In and out

Un film de Thierry Augé

La Huit Production/Gilles Le Mao,

en coproduction avec le festival Sons d’Hiver et Cinaps TV. Distribution www.lahuit.com

23 janvier 2014

Le Festival Sons d’Hiver réunit Martial Solal et Bernard Lubat, deux immenses musiciens français pour un concert exceptionnel. Deux pianos en solo puis en duo. Nous filmons cette rencontre au sommet, dont Martial Solal et Bernard Lubat rêvent depuis longtemps.

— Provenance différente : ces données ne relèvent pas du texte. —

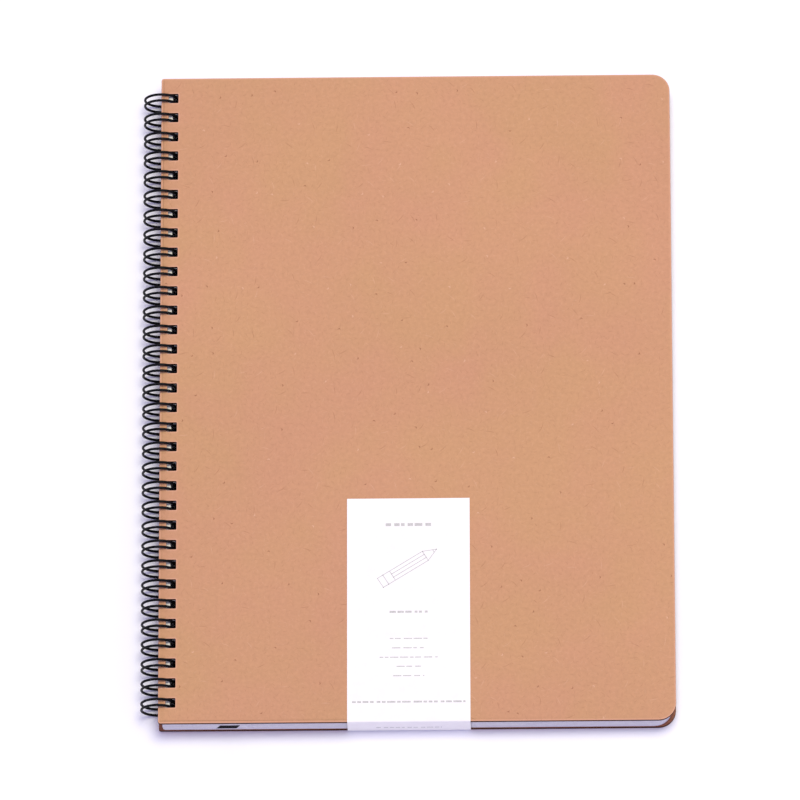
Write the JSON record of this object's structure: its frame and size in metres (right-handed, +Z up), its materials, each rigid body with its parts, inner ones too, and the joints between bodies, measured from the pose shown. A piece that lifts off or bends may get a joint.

Ces deux-là partagent un goût sans mesure pour l’improvisation.

Quelques mois plus tard

Martial Solal et Bernard Lubat nous reçoivent chez eux.

Assis à leur piano, un écran posé à la place de la partition, ils visionnent le film du concert du 23 janvier 2014. Ils arrêtent l’image, quand ils le souhaitent, sur des moments significatifs, réussis ou ratés, les commentent, tout en illustrant musicalement leurs propos.

C’est un exercice inhabituel dans lequel ils ne sont pas à l’aise: porter un regard critique sur leur imaginaire musical et le confronter à celui d’un autre musicien ne se fait jamais sous un regard extérieur.

Dans un deuxième temps, ils nous donnent, à leur façon, une “leçon” d’improvisation illustrée :

Martial Solal s’appuie sur des standards de jazz ou part d’une de ses compositions et esquisse une improvisation allant du plus simple au développement le plus complexe…

Bernard Lubat engage un monologue débridé sur la musique improvisée. L’exubérance de son langage est déjà de la musique.

Tous les deux nous racontent que :

…”l’improvisation, c’est comme la liberté, ça ne s’improvise pas, ça s’apprend. Improviser avec l’autre, parfois l’un contre l’autre, gorgés d’une joie, d’une innocence incroyable, c’est l’expression d’un culot et d’une peur mélangés.

IN&OUT – Solal/Lubat (teaser) on Vimeo / IN & OUT (Martial Solal – Bernard Lubat) – extrait concert

La salle enthousiaste se lève pour applaudir Bernard Lubat et Martial Solal, qui quittent la scène après le dernier de leur duo, un boogie woogie endiablé des plus ludique. Deux heures magiques viennent de s’écouler.

D’abord Martial Solal en solo. Décidé, ce soir là, à surprendre tout le monde en n’improvisant pas sur des standards,

Martial Solal nous rappelle qu’il est aussi un grand compositeur. Après un brève présentation au micro, il sort de sa poche un minuscule morceau de

papier qu’il pose à l’intérieur du piano : son programme, soigneusement équilibré, composé de ses thèmes personnels. La consultant régulièrement, il suivra sa petite fiche à la lettre.

Et Bernard Lubat

En veste de cuir noire, il s’installe au piano dont il assaille le clavier avec boulimie et plonge dans une longue improvisation de vingt minutes.

Il houspille l’instrument, le bouscule, le pousse dans ses retranchements, mélange ses mots aux notes, le laisse respirer… pour repartir de plus belle…

Puis les deux musiciens ensemble

Deux pianos face à face. Deux musiciens face à face. Deux corps face à face.

Fixant Lubat du regard, un petit sourire au coin des lèvres, Solal prend le pouvoir en jouant immédiatement un simple “do” avec son index droit. Avait-il préparé cette proposition ?

Lubat prend son temps pour répondre, ses mains battant le vide, comme s’il cherchait sa musique dans l’espace, puis il attaque l’instrument.

Solal sourit de nouveau et, regardant toujours Lubat, il insiste malicieusement en rejouant un “do”. Les spectateurs rient.

Au fil de ce duo, les propositions de développements débridés et très rythmiques de Lubat semblent intriguer et amuser Solal.

Lubat, lui, est surpris par les superbes propositions harmoniques que Solal vient glisser dans ses folles envolées rythmiques.

Solal interroge souvent son partenaire du regard, cherchant l’homme derrière sa musique. Mais il ne le trouve pas souvent car Lubat a les yeux rivés sur son clavier.

Les deux musiciens sont capables de joutes farouches, et de longues caresses musicales. Si Solal semble un maître d’œuvre devant le Steinway, Lubat conduit son piano comme une locomotive à vapeur.

Parfois Solal essaie d’attirer Lubat sur ses rails. Mais quand le train fou de Lubat s’emballe, il s’embarque avec plaisir avec lui, face à lui ou à contre temps… et chacun prend les commandes à son tour.

Et les deux complices arrivent enfin dans une petite gare de campagne, une bière les attend au bistrot de la place.